-- begin --

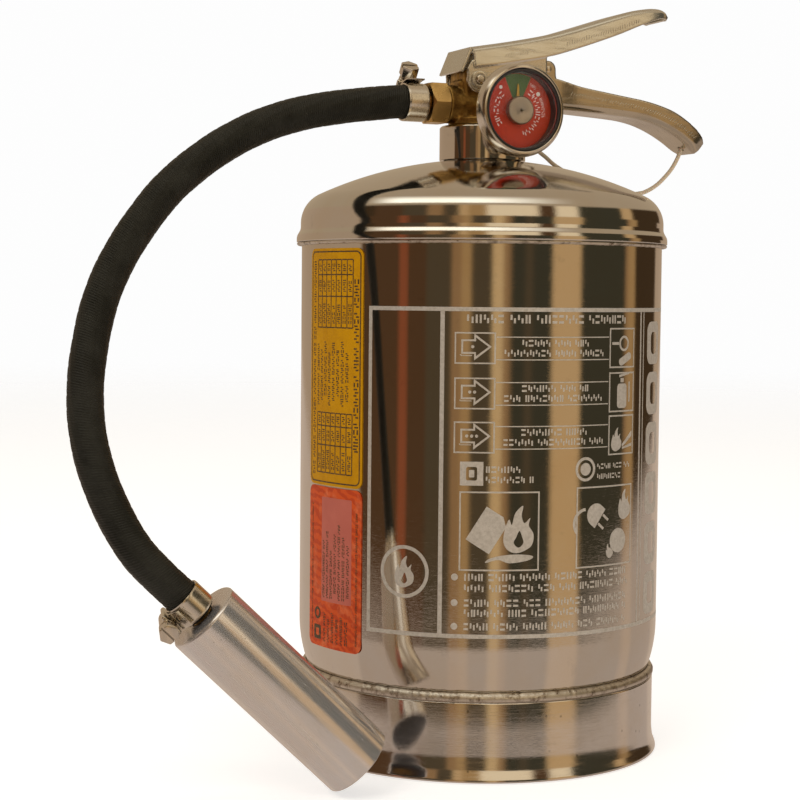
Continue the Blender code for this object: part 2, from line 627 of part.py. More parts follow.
def make_safety_pin():
    axis = across(PIN_X, PIN_Z)
    profile = [(0.0, 16.2 * MM), (PIN_RADIUS, 16.2 * MM), (PIN_RADIUS, PIN_TIP_Y + 0.9 * MM),
               (PIN_RADIUS - 0.6 * MM, PIN_TIP_Y + 0.2 * MM), (0.0, PIN_TIP_Y)]
    pin = turned("safety_pin", profile, BRUSHED, axis, 20, ring=False)
    eye = frame_at((PIN_X, EYE_Y, PIN_Z), (1, 0, 0), (0, 1, 0))
    join(pin, rod("pin_eye", EYE_RADIUS, -1.6 * MM, 1.6 * MM, matrix=eye))
    cut(pin, rod("cut_eye", 1.9 * MM, -5 * MM, 5 * MM, sides=20, matrix=eye))
    torus("pull_ring", RING_RADIUS, RING_WIRE, BRUSHED,
          frame_at((PIN_X, EYE_Y, PIN_Z - RING_RADIUS), (0, 1, 0), (1, 0, 0)), sides=28)


# ---------------------------------------------------------------- gauge

def make_gauge():
    front = at_axis(z=GAUGE_Z) @ FRONT
    wall, case_radius, case_edge = 0.8 * MM, 17.6 * MM, 36.0 * MM
    hole = 4.9 * MM
    floor = GAUGE_BACK + 1.2 * MM
    case = [(case_radius, case_edge), (case_radius, GAUGE_BACK + 2.4 * MM),
            (case_radius - 1.6 * MM, GAUGE_BACK), (hole, GAUGE_BACK), (hole, floor),
            (case_radius - 1.9 * MM, floor), (case_radius - wall, GAUGE_BACK + 2.8 * MM),
            (case_radius - wall, case_edge)]
    turned("gauge_case", case, BRUSHED, front, 28)
    bezel = [(17.2, 38.3), (17.9, 38.05), (18.6, 37.0), (18.95, 35.4), (19.05, 33.8), (19.05, 32.2),
             (17.9, 32.2), (17.9, 36.4), (17.3, 37.0), (16.8, 37.2), (16.8, 38.1)]
    turned("gauge_bezel", [(r * MM, z * MM) for r, z in bezel], POLISHED, front, 28)
    rim = [(16.5, 38.0), (16.5, 31.9), (15.2, 31.9), (15.2, 36.0), (15.7, 36.0), (15.7, 38.0)]
    turned("gauge_gasket", [(r * MM, z * MM) for r, z in rim], BLACK_PLASTIC, front, 28)
    rod("gauge_lens", 15.4 * MM, 36.3 * MM, 37.0 * MM, CLEAR, sides=28, matrix=front)
    dial, half = 16.5 * MM, GAP
    turned("gauge_dial", [(dial, DIAL_DEPTH + half), (dial, DIAL_DEPTH - half),
                          (1.4 * MM, DIAL_DEPTH - half), (1.4 * MM, DIAL_DEPTH + half)], RED,
           front, 28)
    post, cap, cap_low, cap_high = 1.0 * MM, 4.9 * MM, 32.7 * MM, 35.6 * MM
    turned("gauge_hub", [(0.0, cap_high), (cap - 0.3 * MM, cap_high), (cap, cap_high - 0.3 * MM),
                         (cap, cap_low), (post, cap_low), (post, 29.2 * MM), (0.0, 29.2 * MM)],
           BRUSHED, front, 20, ring=False)
    spiral = []
    for i in range(29):
        angle = math.tau * i / 14
        radius = (3.6 + 3.4 * i / 14) * MM
        spiral.append(Vector((VESSEL_X + radius * math.cos(angle), -29.6 * MM,
                              GAUGE_Z + radius * math.sin(angle))))
    tube("bourdon_coil", spiral, 0.6 * MM, BRASS, resolution=1)


def make_needle():
    pointer = arc(0.0, 0.0, 3.0 * MM, 110, 430, 16)
    pointer += [(0.35 * MM, NEEDLE_LENGTH - 0.6 * MM), (0.0, NEEDLE_LENGTH),
                (-0.35 * MM, NEEDLE_LENGTH - 0.6 * MM)]
    front = Matrix.Translation((VESSEL_X, -NEEDLE_DEPTH, GAUGE_Z)) @ FRONT
    needle = outline("gauge_needle", pointer, 0.2 * MM, YELLOW, front)
    cut(needle, rod("cut_needle", 1.4 * MM, -5 * MM, 5 * MM, sides=16, matrix=front))


def make_gauge_stem():
    front = at_axis(z=GAUGE_Z) @ FRONT
    neck, spigot = 3.9 * MM, 4.5 * MM
    bore = 1.0 * MM
    profile = [(bore, 28.6 * MM), (spigot, 28.6 * MM), (spigot, 24 * MM), (neck, 24 * MM),
               (neck, 15 * MM), (GAUGE_THREAD, 15 * MM), (GAUGE_THREAD, 6.9 * MM),
               (bore, 6.9 * MM)]
    stem = turned("gauge_stem", profile, BRASS, front, 24)
    nut = rod("gauge_stem_hex", 7.5 * MM, 21.5 * MM, GAUGE_BACK - GAP, sides=6, matrix=front)
    cut(nut, rod("cut_stem_hex", 3.0 * MM, 15 * MM, 30 * MM, sides=12, matrix=front))
    join(stem, nut)


# ---------------------------------------------------------------- hose and nozzle

def barb_line(start, length):
    """Three saw-tooth ridges from start to start plus length, base to tip."""
    line = []
    for i in range(3):
        base = start + length * i / 3
        line += [(BARB_RADIUS, base), (BARB_RADIUS + 0.4 * MM, base + 0.8 * MM)]
    return line + [(BARB_RADIUS - 0.3 * MM, start + length)]


def make_hose_fitting():
    left = at_axis(z=PORT_Z) @ LEFT
    thread, bore = 5.5 * MM, 2.6 * MM
    barb = barb_line(FITTING_END, BARB_LENGTH)
    profile = list(reversed(barb)) + [(thread, FITTING_END - 1 * MM), (thread, 5.3 * MM),
                                      (bore, 5.3 * MM), (bore, barb[-1][1])]
    fitting = turned("hose_fitting", profile, BRASS, left, 18)
    corner = HEX_FLATS / math.sqrt(3)
    nut = rod("fitting_hex", corner, FITTING_START, FITTING_END, sides=6, matrix=left)
    cut(nut, rod("cut_fitting_hex", 4.0 * MM, 10 * MM, 30 * MM, sides=12, matrix=left))
    join(fitting, nut)


def make_hose():
    route = [p + Vector((VESSEL_X, 0, 0)) for p in HOSE_ROUTE]
    hose = tube("hose", flowing(route, 20), HOSE_RADIUS, RUBBER, resolution=3)
    upper = at_axis(z=PORT_Z) @ LEFT
    lower = frame_at(NOZZLE_TOP, -NOZZLE_WAY, (0, 1, 0))
    cut(hose,
        rod("cut_hose_upper", HOSE_BORE, 20 * MM, FITTING_END + 22 * MM, sides=20, matrix=upper),
        rod("cut_hose_lower", HOSE_BORE, -5 * MM, 21.5 * MM, sides=20, matrix=lower))


def make_clamp(name, place, way, outward):
    """A worm-drive clamp: band, screw housing and slotted hex screw, outward on its screw side."""
    axes = frame_at(place, way, outward)
    half, inner = CLAMP_WIDTH / 2, HOSE_RADIUS + 0.35 * MM
    band = [(CLAMP_RADIUS, half), (CLAMP_RADIUS, -half), (inner, -half), (inner, half)]
    turned(name + "_band", band, BRUSHED, axes, 24)
    housing = block(name + "_housing", (CLAMP_RADIUS + GAP, -6 * MM, -half - 0.4 * MM),
                    (SCREW_REACH + 3 * MM, 5.6 * MM, half + 0.4 * MM), BRUSHED, axes,
                    bevel=0.8 * MM)
    tangent = axes @ Matrix.Translation((SCREW_REACH, 0, 0)) @ Matrix.Rotation(-math.pi / 2, 4, 'X')
    cut(housing, rod("cut_" + name, 2.55 * MM, -9 * MM, 9 * MM, sides=16, matrix=tangent))
    screw = rod(name + "_screw", 2.2 * MM, -7.2 * MM, 8 * MM, BRUSHED, sides=16, matrix=tangent)
    join(screw, rod(name + "_head", 4.0 * MM, 6.4 * MM, 11.4 * MM, sides=6, matrix=tangent))
    cut(screw, block("cut_slot_" + name, (-0.5 * MM, -6 * MM, 10 * MM), (0.5 * MM, 6 * MM, 14 * MM),
                     matrix=tangent))


def make_nozzle():
    axes = frame_at(NOZZLE_TOP, -NOZZLE_WAY, (0, 1, 0))
    hole, end_wall, inner = 5.0 * MM, 2.2 * MM, NOZZLE_RADIUS - NOZZLE_WALL
    horn = [(hole, 0.0), (NOZZLE_RADIUS - 0.7 * MM, 0.0), (NOZZLE_RADIUS, -0.7 * MM),
            (NOZZLE_RADIUS, -NOZZLE_LENGTH), (inner, -NOZZLE_LENGTH), (inner, -end_wall),
            (hole, -end_wall)]
    turned("nozzle_horn", horn, BRUSHED, axes, 32)
    neck, bore, flange = 4.6 * MM, 2.4 * MM, 9.0 * MM
    barb = barb_line(0.6 * MM, BARB_LENGTH - 0.6 * MM)
    inner_part = [(neck, 0.0), (neck, -end_wall - GAP), (flange, -end_wall - GAP),
                  (flange, -end_wall - 2.6 * MM), (bore, -end_wall - 2.6 * MM),
                  (bore, barb[-1][1])]
    turned("nozzle_barb", list(reversed(barb)) + inner_part, BRASS, axes, 18)
    disc, high, low = inner - 0.35 * MM, -14 * MM, -16 * MM
    turned("nozzle_orifice", [(disc, high), (disc, low), (bore, low), (bore, high)], BRASS, axes, 24)


make_body_shell()
make_top_dome()
make_welds()
make_foot_ring()
make_neck()
make_label("warranty_label", 113.4 * MM, 209.4 * MM, YELLOW)
make_label("service_label", 47.0 * MM, 112.8 * MM, ORANGE)
make_valve_body()
make_stem()
make_spring()
make_siphon()
make_handle()
make_lever()
make_pins()
make_safety_pin()
make_gauge()
make_needle()
make_gauge_stem()
make_hose_fitting()
make_hose()
make_clamp("upper_clamp", UPPER_CLAMP, (1, 0, 0),
           (0, math.cos(math.radians(35)), math.sin(math.radians(35))))
make_clamp("lower_clamp", LOWER_CLAMP, -NOZZLE_WAY, (-0.614, 0.299, -0.73))
make_nozzle()
tube("pin_tether", flowing([p + Vector((VESSEL_X, 0, 0)) for p in TETHER_ROUTE], 30),
     TETHER_RADIUS, IVORY)
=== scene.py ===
"""The looks of a stored-pressure fire extinguisher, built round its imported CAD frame.

Everything is in metres in the frame of the part; MM turns millimetres into them. Places are
measured from the vessel's axis, as they are in the part's own source.
"""
import math
import random

import bmesh
import bpy
from mathutils import Matrix, Vector, noise


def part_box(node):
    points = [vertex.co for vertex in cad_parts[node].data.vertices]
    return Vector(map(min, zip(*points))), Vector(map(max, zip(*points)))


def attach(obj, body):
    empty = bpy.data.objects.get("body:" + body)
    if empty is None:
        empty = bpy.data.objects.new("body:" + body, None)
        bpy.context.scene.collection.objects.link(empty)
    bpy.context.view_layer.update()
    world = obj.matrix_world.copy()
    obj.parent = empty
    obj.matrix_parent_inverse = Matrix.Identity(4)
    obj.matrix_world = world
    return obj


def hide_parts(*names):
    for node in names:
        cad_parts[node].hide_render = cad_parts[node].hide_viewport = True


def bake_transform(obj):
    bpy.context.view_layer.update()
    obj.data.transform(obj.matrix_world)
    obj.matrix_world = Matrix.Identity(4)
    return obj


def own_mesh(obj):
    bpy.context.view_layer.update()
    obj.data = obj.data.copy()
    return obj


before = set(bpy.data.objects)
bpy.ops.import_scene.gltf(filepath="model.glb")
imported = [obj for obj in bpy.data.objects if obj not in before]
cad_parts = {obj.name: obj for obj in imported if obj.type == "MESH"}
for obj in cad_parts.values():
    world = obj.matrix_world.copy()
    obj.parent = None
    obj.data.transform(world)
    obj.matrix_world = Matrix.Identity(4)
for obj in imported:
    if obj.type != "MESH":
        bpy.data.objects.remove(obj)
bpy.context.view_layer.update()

MM = 0.001
VESSEL_LOW, VESSEL_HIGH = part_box("foot_ring")
AXIS_X = (VESSEL_LOW.x + VESSEL_HIGH.x) / 2

# Camera, seen from the gauge's side and a little to its left
VIEW_TURN = math.radians(-26.0)
CAMERA_PLACE = Vector((-3.8, -818.7, 192.0)) * MM
CAMERA_PAN, CAMERA_TILT, CAMERA_ROLL = (math.radians(a) for a in (2.11, -3.22, -0.54))
CAMERA_LENS = 86.27


# ---------------------------------------------------------------- places

def at_axis(x=0.0, y=0.0, z=0.0):
    return Matrix.Translation((AXIS_X + x, y, z))


def frame_at(point, forward, right):
    """Axes at a point from the vessel's axis: Z along forward, X close to right."""
    z_axis = Vector(forward).normalized()
    y_axis = z_axis.cross(Vector(right)).normalized()
    x_axis = y_axis.cross(z_axis)
    turn = Matrix((x_axis, y_axis, z_axis)).transposed().to_4x4()
    return at_axis(*point) @ turn


FRONT = Matrix.Rotation(math.radians(90), 4, 'X')
LEFT = frame_at((0, 0, 0), (-1, 0, 0), (0, 0, 1)).to_3x3().to_4x4()


def across(x, z):
    """Axes at a place in the XZ plane with local Z along +Y."""
    return frame_at((x, 0.0, z), (0, 1, 0), (1, 0, 0))


def mm(*values):
    return [v * MM for v in values]


# ---------------------------------------------------------------- camera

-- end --

Look through the material and copy each line that has "from".

Continue the Blender code for this object: part 2, from line 627 of part.py. More parts follow.
    """Three saw-tooth ridges from start to start plus length, base to tip."""
measured from the vessel's axis, as they are in the part's own source.
from mathutils import Matrix, Vector, noise
# Camera, seen from the gauge's side and a little to its left
    """Axes at a point from the vessel's axis: Z along forward, X close to right."""